Regardé de plus près, l'accord est avantageux pour certains milieux économiques (d'importation et d'exportation), tandis qu'on charge davantage le contribuable et la collectivité. C'est le contribuable qui doit payer les subventions aux chemins de fer. Tous ceux qui paient des cotisations doivent supporter les frais causés par les allocations sociales - en soi souhaitables - aux travailleurs de courte durée et aux saisonniers, tandis que ceux qui en profitent devraient les payer. La collectivité doit renoncer à un contrôle des marchandises par les autorités qu'elle-même contrôle démocratiquement, pour que l'industrie des exportations puisse exporter plus facilement des marchandises. L'économie intérieure, dont les problèmes provoquaient pour une large part, dans les années 90, une stagnation de la Suisse, est mise davantage sous pression. C'est pourquoi seul peut être acceptable un traité qui ferait supporter à ceux qui en profitent tous les frais externes et internes causés par les accords. Une telle répartition des coûts rendrait ainsi possible une analyse réelle des avantages et des coûts. Si ceux qui en profitent peuvent faire supporter les coûts à la collectivité, il ne sont pas forcés de faire une réelle analyse coût-bénéfice. Les analyses économiques, fabriquées par des instituts et des universités, ne sont guère fiables dans ce cas.
Faut-il dire oui pour éviter l'adhésion?
Malgré ce mauvais traité, beaucoup de gens critiques par rapport à l'UE et à l'adhésion, hésitent devant un référendum. Lors d'un refus du traité sur le trafic terrestre, les représentants du gouvernement suisse auraient-ils la volonté et la force de négocier de meilleures conditions? On peut en douter. Beaucoup attendent cependant de relations réglées avec l'UE une diminution de la pression pour des négociations sur l'adhésion. Selon un sondage récent, seul un quart des Suissesses et des Suisses veulent des négociations d'adhésion immédiates après la ratification des accords bilatéraux. 61% est en faveur des traités bilatéraux. On semble en espérer une sorte de trêve dans la lutte constante et fatigante que se livrent les EUROsceptiques et les EUROphoriques et par rapport à la propagande incessante de la part des mass média (sondage de l'institut GfS, NZZ. 19.8.99). Ces mauvais traités bilatéraux sont considérés comme une sorte de prix à payer pour un peu de calme et comme un signe de bonne volonté en direction des EUROphoriques pour trouver un compromis bien suisse.

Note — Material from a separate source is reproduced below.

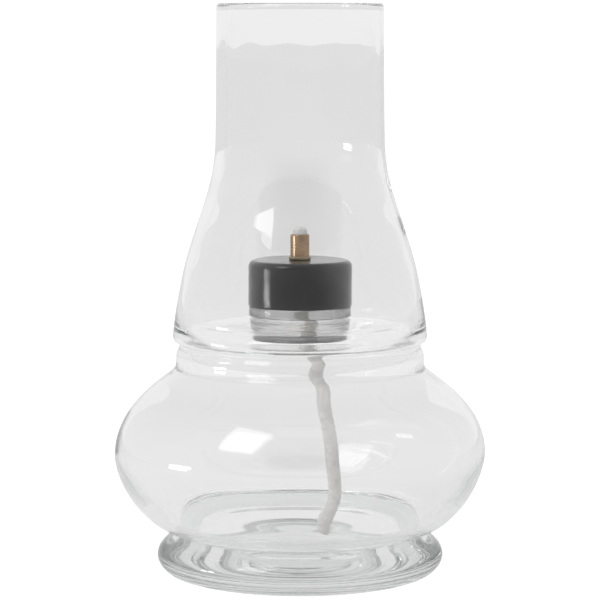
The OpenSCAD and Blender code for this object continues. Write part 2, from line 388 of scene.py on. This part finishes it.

Que le calcul soit juste, est cependant douteux. Parle en sa faveur le fait que l'économie d'exportation se contentera probablement des traités bilatéraux. Sans des "arguments" économiques d'une plausibilité minimale, les partisans d'une adhésion à l'UE auront sûrement la partie difficile. Le renoncement à une bonne partie des droits populaires pour un droit de codécision,que les conseillers fédéraux partageraient avec quelques fonctionnaires à Bruxelles, est sans doute difficile à vendre. De plus, avec l'accord sur la libre circulation des personnes un argument central des classes moyennes mobiles en faveur de l'adhésion à l'UE deviendrait caduc. Toute cette propagande stimulant la claustrophie deviendrait encore plus ridicule. De même l'argument teinté de racisme, qui vise les couches se voulant généralement si ouvertes et qui dit que nous devons attendre dans les aéroports avec les africains, les asiatiques et les arabes dans la même colonne "other countries" n'aurait plus de succès honteux.
Mais d'autre part la propagande euronationale sera facilitée par le fait que deux obstacles importants à une adhésion tomberaient (libre circulation, trafic). Les mass-média sont toujours fermement contrôlés par les euronationaux. Ils continueront à faire de souris des éléphants, et de présenter les inconvénients minimes du "Fernbleiben" comme les catastrophes inouïes de notre "existence insulaire". Une acceptation sans résistance notable des traités bilatéraux pourrait provoquer de nouvelles revendications de l'UE , par exemple une réduction supplémentaire des dites entraves au commerce (par exemple la législation alimentaire). Cela pourrait à son tour favoriser un climat de résignation: "Si nous devons de toute façon nous agenouiller devant l'UE, adhérons pour que "la Suisse" puisse participer un peu au processus de décision.
Quelle sera la dynamique en cas d'un refus des traités bilatéraux? On peut prédire dès maintenant que les mass-média et les couches politiques dominantes célébreront, comme après le non à l'EEE, une atmosphère de fin du monde. Les autres développements sont cependant difficiles à prévoir. L'économie fera-t-elle, après un non, pression pour l'adhésion ou l'adhésion sera-t-elle exclue pour des années? On peut considérer tous les aspects, on ne peut que spéculer sur les conséquences d'un non ou d'un oui par rapport aux perspectives d'adhésion de la Suisse. Les réflexions stratégiques et tactiques perdent ainsi de leur poids. Une décision pour ou contre les traités doit être prise sur la base d'une appréciation de leur contenu: sont ils bons et équilibrés?
Un "traité misérable"
Considérant les avantages et les inconvénients, le bilan reste négatif. C'est un "traité misérable" (Hans-Kaspar Schiesser, ATE), "un recul immense pour une politique écologique en Suisse et en Europe " (Initiative des Alpes). Après que le conseiller fédéral Leuenberger a invalidé l'objectif du parlement de transférer le trafic des marchandises sur le rail pour l'an 2009 en disant "je ne donne pas de garanties" et qu'il a ridiculisé par là le parlement et les associations environnementales, un référendum aurait dû aller de soi. Un référendum se serait de plus imposé, parce que les traités violent ouvertement la constitution, notamment l'article sur la protection des Alpes. Jusqu'à présent, on considérait que la constitution devait être modifiée par une votation populaire. Sous la pression de l'UE il devient tout d'un coup possible, de le faire sans recours au peuple. Une perspective tout à fait sombre pour l'avenir de la démocratie directe en Suisse. Peut-être trop de représentants de "l'élite politique" suisse ont-ils déjà intériorisé et accepté le comportement que les institutions de démocratie représentative des pays de l'UE permettent à leurs politiciens.